Гостили у пограничников на КПП у майора Вячеслава Ширяева. Когда заходит разговор о «нарушителях», все стыдливо умалчивают, что никаких нарушителей «оттуда — сюда» нет: Все нарушители только «отсюда-туда». Мы не охраняем, мы не пускаем. Конечно, ребята эти ни в чём не виноваты, но сегодня во всей постановке пограничного дела есть что-то гадкое, порочное.
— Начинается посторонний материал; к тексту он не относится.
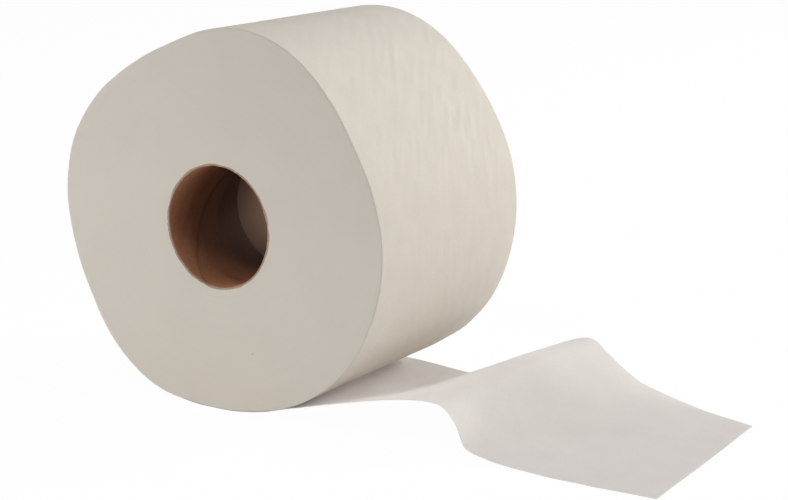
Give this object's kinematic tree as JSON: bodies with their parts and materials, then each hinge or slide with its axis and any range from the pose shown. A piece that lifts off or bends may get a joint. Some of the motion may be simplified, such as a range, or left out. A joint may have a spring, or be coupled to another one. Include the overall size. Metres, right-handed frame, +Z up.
{
  "type": "toilet paper roll",
  "caption": "Toilet paper roll on a short cardboard core, lying on its side, with its loose end drawn out over the surface and raised in a soft hump.",
  "frame": {"origin": "on the surface that the roll lies on, under its axis and half way along it", "axes": "+Y along the roll's axis, away from the end face that shows most; +Z up; +X the way the loose end runs out"},
  "size_m": [0.2475, 0.095, 0.1413],
  "materials": {
    "cardboard_core": "matte",
    "tissue_paper": "matte"
  },
  "bodies": {
    "root": {"core_tube": "cardboard_core", "paper_web": "tissue_paper"}
  },
  "joints": []
}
Позвонил Вячеслав[315] и сказал, что сегодня умер Стасис[316]. Рак задушил его. Он так нравился мне и как художник, и как человек. Не было в нём суеты, мелкого неинтеллигентного «базара», напротив, вся его мощная ладная фигура излучала какое-то достойное спокойствие, уверенную неторопливость мастера. Большой, красивый, он в моём воображении был похож на молодого Шаляпина. В компаниях Стасис никогда не стремился овладеть вниманием аудитории и вообще, он не был заводилой, хорошим рассказчиком, но почему-то этот молчаливый человек притягивал к себе больше, чем признанные говоруны. Он любил застолье, но я никогда не видел его пьяным, он никогда не «выходил из образа», оставаясь всегда, как большинство сильных и крупных людей, мягким и доброжелательным. Помню, на юбилее журнала «Юность» мы большой компанией плавали на пароходе, а придя в «Берёзовую рощу», затеяли игру в футбол. Стасис летел к воротам, всё сокрушая на своем пути. Ни ловкий Аксёнов, ни тяжеловесный Рождественский не могли остановить его. Болельщики хохотали и кричали, что Стасиса надо менять на трёх игроков. Он был замечательный спортсмен, чемпион Литвы по плаванию, баскетболист; кажется, не было такого вида спорта, в котором он не достиг бы высот. Последний раз мельком виделись мы с ним уже очень давно, в Вильнюсе, осенью 1972 г. Он приглашал в мастерскую, но что-то помешало мне тогда зайти к нему. Потом, не помню уже кто, кажется Роба[317], сказал мне, что у Стасиса рак.